The two then began to talk about their relationship, and while Lo said she’s tried to make efforts, Audrina responded that they just don’t seem to click. Furthermore, Aud expressed feelings of being an outsider to Lo and Lauren.
“I don’t think that I put you on the outside,” Lo responded, clearly forgetting when she and Lauren quite literally put Audrina OUTSIDE the main house.
Audrina then continued to explain the group’s dynamics and how she felt about them, but again, Lo cut it off with a curt, “Yeah, I completely agree.” MY TURN AGAIN, BITCH! And once again, Lo refused to accept even a shred of responsibility in the growing abyss between them. This unsurprisingly made Audrina a bit more snippy as she pointed out that Lo frequently has an attitude, but Lo rejected that idea, saying instead that there was a strong part of her that just wanted to be friends with Audrina. And by “friends,” Lo means a girl she can ignore completely.
“i just feel like I have friends that actually treat me good, and I feel included,” said a grammatically challenged Audrina. “And I feel like you don’t do that.”
Bam!
Once again, Lo attempted her same old line, again implying that it was all Audrina’s fault: “I feel like we’re really making an effort, and if you don’t want to put as much back…”

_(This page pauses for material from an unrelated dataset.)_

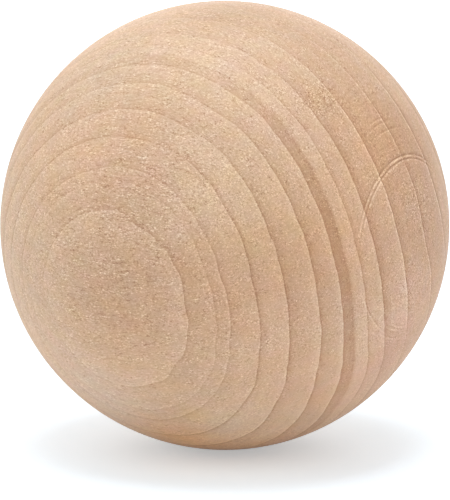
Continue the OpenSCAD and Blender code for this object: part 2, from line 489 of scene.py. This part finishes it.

But Audrina, clearly frustrated with this conversation, cut Lo off and announced, “I just don’t care.”
Slam!
“WE’LL NEVER BE FRIENDS.”
SLAMMM!!!!!
“Basically, I hate you.”
Who’d have thought it would be Audrina to lay the verbal smackdown on Lo? Well, with that, Lo got up and left, and while she lost the argument, she certainly didn’t let the Cry Couch get the best of her. Tears shed: 0. Love lost? NONE.
This burgeoning feud promises to be a fantastic backbone to this season. What did you think? Can Audrina and Lo ever patch things up? Who’s at fault? And what do you think about DOUG? And Holly for that matter?